Reading: About half way through Labor Day, and hoping to finish it in the next few days. And I just picked up Where'd You Go, Bernadette? after reading some great reviews after featuring it in my Dreaming of Hawaii Outfit Inspiration

Listening To: Lots of Kelly Clarkson, Adele, and Katy Perry. Lots of girl power to get me through this funky time.

Watching: Just finished getting caught up on The Walking Dead, and am excited to watch it in real time with my mom and Jeff tonight.

Missing: I'm missing a lot of different things, but I have been thinking about my grandparents (pictured above), Mr Oskar and Miss Olivia a lot these past few days. I'm such an emotional person as it is, but being away from familiar people/animals/surroundings can take its toll.

Eating/Drinking: I tried out the Raven Cafe yesterday afternoon for the first time and was pleasantly surprised to find that they have a fantastic...dare I say the best!?... iced caramel latte. I will definitely be taking my mom back in the next week!

And finally, a link that made me laugh a lot harder than it should have, and for that reason deserves to be shared!

Mar 17, 2014

Spring is Coming




I just ordered this beautiful dress and wanted to put an outfit together to get me even more pumped about it arriving in the mail! I imagine going to a museum in it, or out by the square downtown. I love the clean silhouette and flattering color/stripes, it is so versatile and perfect for springtime!

Clockwise From Top Left: Dress, Sunglasses, Let the Great World Spin, Makeup Compact, BKR Waterbottle in Chip, Meow Phone Case, Tote Bag, Shoes

Mar 15, 2014

March 15th

Today is March 15th, and I had a lot of plans for today...

Today Brandon and I would have celebrated being engaged for two years
Today I was planning on posting our amazing engagement pictures
Today we would have reminisced about our first trip to Seattle...and would have probably planned another
Today we probably would have gone to Cafe Roka, and had a romantic dinner
Tonight I would have gone to bed happy and content

Instead

Today I'm trying to focus on the good that will come from this drastic change.
Today I'm eating a huge amount of junk food and drinking pre-made mudslides
Today I'm talking to friends who lift me higher than the clouds and who remind me of all the good in the world
Today I'm going to smile even if I'm hurting on the inside
Tonight I'm going to watch catching fire with my mom and Jeff...and I will go to bed happy and content

Tomorrow is a new day.

Mar 9, 2014

Letting Go


These past two weeks have been a whirlwind, and even though I knew they would go fast, I didn't expect to find myself here so soon.

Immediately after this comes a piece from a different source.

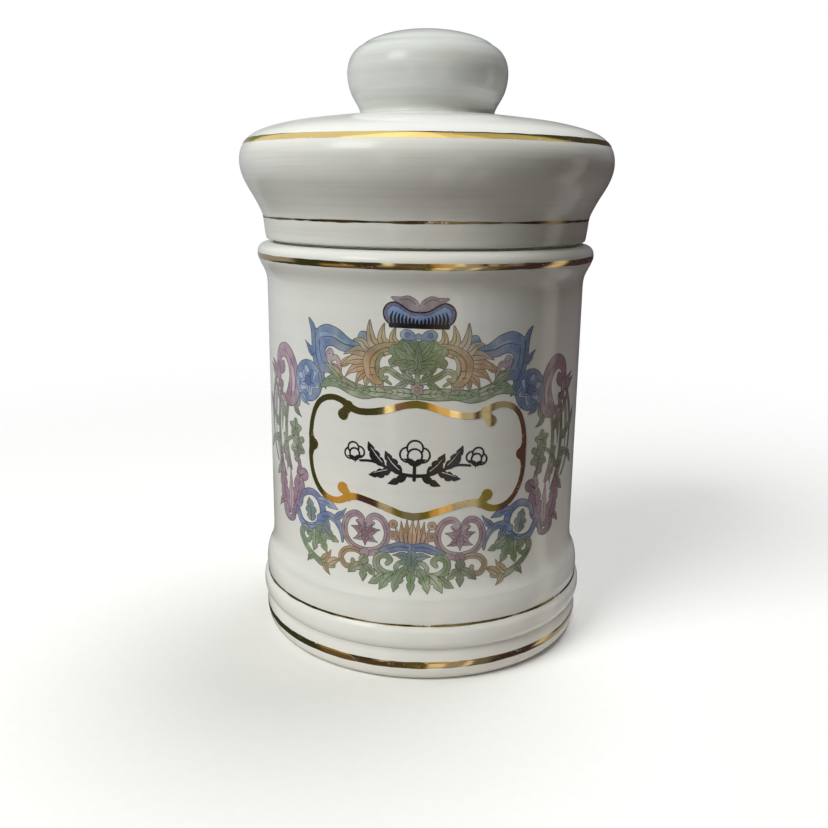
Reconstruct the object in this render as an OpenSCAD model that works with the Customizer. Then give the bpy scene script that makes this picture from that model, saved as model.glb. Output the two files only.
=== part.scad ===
// Apothecary jar: a straight-sided porcelain jar with a turned foot and a rolled rim,
// a domed lid with a mushroom knob, a soft sealing ring on the lid's collar,
// fired gilt lines and a transfer-printed wreath round a gilt label frame.
// Frame: +Z up, origin at the centre of the foot's resting plane, label towards -Y.

/* [Jar body] */
// Outer radius of the straight wall
body_r = 44.1; // [43.6:0.1:44.4]
// Thickness of the straight wall
wall_t = 4.2; // [3.6:0.1:4.4]
// Height of the rim's top face, where the sealing ring lands
rim_top_z = 110.6; // [110.6:0.1:112]
// Radius of the mouth's cylindrical bore
mouth_r = 39.6; // [39.6:0.1:39.8]
// Height of the floor inside the jar
floor_z = 6.0; // [5.5:0.5:9]
// Depth of the recess under the base
base_recess = 2.5; // [1.5:0.5:3]
// Inner radius of the unglazed foot ring
foot_ring_r = 39.4; // [38:0.2:41]

/* [Lid] */
// Gap between the rim's top and the lid's underside, filled by the sealing ring's flange
lid_gap = 0.6; // [0.4:0.1:0.8]
// Outer radius of the collar that drops into the mouth
collar_r = 37.3; // [36.8:0.1:37.3]
// Inner radius of the collar
collar_inner_r = 33.8; // [32:0.2:34]
// Length of the collar below the lid's underside
collar_h = 12.2; // [11.8:0.1:14]
// How far the bead at the collar's end stands out, which keeps the sealing ring on
bead_h = 0.6; // [0.3:0.1:0.9]
// Radius of the hole in the lid's crown under the knob
crown_hole_r = 14.2; // [12:0.2:15]

/* [Knob] */
// Radius of the knob's seat on the lid
knob_seat_r = 18.2; // [18.2:0.1:18.6]
// Outer radius of the tenon that locates the knob in the crown hole
tenon_r = 14.15; // [11.5:0.05:14.15]
// Wall of the tenon
tenon_wall = 3.6; // [3:0.2:4.5]

/* [Sealing ring] */
// Radial clearance between the ring's sleeve and the collar
seal_clear = 0.08; // [0.05:0.01:0.1]
// Outer radius of the sealing fins
fin_r = 39.5; // [39.2:0.05:39.5]
// Number of sealing fins
fin_count = 3; // [2:1:3]
// Outer radius of the flange between lid and rim
flange_r = 42.2; // [41:0.1:42.4]

/* [Decoration] */
// Thickness of the fired gilt
gilt_t = 0.12; // [0.08:0.01:0.2]
// Thickness of the fired transfer print
print_t = 0.08; // [0.06:0.01:0.15]
// Height of the label frame's centre
label_z = 59.8; // [58:0.2:62]
// Half width of the label frame, along the wall
label_hw = 30; // [27:0.5:32]
// Half height of the label frame
label_hh = 14.6; // [13:0.2:16]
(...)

Brandon and I decided to go our separate ways Valentine's Day weekend. It was one of the hardest decisions we've ever had to make as a couple, but one that we both agreed on...It's odd when breakups are mutual. Past relationships have allowed me to disassociate myself because I didn't want that person in my life, and knew I wouldn't see them again. With Brandon it's the exact opposite. I want him to do well, and to succeed and I hope to be in the loop and to be able to celebrate his successes with and for him, because we have celebrated so many successes as a couple.

Ever since I met Brandon he has wanted to move back to Seattle, and initially I had promised that after I was done with school we would move and start a new life. We vacationed there, and trip after trip he made me fall in love with the city; I even toured the University of Washington in hopes of being accepted to the Museology program. But in the end, I didn't end up keeping my promise, and have my reasons for not wanting to move to the Pacific Northwest. This hard realization came and although we tried to be honest, we danced around the topic for too long; and Brandon said that he needed to go.

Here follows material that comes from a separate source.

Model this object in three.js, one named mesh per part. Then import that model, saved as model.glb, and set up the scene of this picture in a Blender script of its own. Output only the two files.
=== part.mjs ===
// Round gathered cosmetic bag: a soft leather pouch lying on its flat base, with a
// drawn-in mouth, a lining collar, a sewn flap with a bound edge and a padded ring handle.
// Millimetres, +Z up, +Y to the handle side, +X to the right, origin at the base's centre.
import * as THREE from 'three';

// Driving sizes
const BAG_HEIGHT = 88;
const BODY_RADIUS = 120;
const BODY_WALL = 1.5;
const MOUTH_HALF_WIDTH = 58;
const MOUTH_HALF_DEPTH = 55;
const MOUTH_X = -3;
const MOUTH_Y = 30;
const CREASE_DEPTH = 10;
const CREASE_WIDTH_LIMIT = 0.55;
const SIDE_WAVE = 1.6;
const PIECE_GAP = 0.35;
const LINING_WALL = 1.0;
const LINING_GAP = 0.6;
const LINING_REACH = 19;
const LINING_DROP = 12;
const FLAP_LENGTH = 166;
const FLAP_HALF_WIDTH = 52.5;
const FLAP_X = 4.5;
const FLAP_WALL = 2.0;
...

Although I do not see myself in Seattle now, I didn't want Brandon to stay in Arizona and resent me for staying. I want him to go, I want him to be happy like he says he will be when he gets there. I want him to do the things he wants and to grow as an individual.

As for now, I have left our small town of Bisbee for an area with opportunities (and a Trader Joe's!) in hopes that I can start fresh and that we can both focus on what we need to focus on, to get where we want to get.

This time has revealed so many things that I have been thinking of for so long. I've been supported by so many wonderful people and have seen the true dark faces of a few. The decision to leave was not easy, but with each passing day I know that it was what needed to happen. I feel vulnerable and alone without my small family, I think about how 'perfect' my life was and how in less than a month things have changed....but time will reveal a brighter tomorrow. Oskar and Olive are with Brandon for now, I have some time before he leaves to get an apartment so that they can come be with me. I'm excited for the future, and for some personal discovery, I now have the opportunity to better myself in ways that I've always wanted and that is pretty darn exciting if you ask me!  

A final note: I was inspired by a fellow blogger who wrote daily about her entire first marriage and her eventual divorce, and was faced with questions of what her blog would become. Like her, I will not delete any pictures or posts of Brandon. The last three years are a part of my story and who I am, and I have no reason to hide them.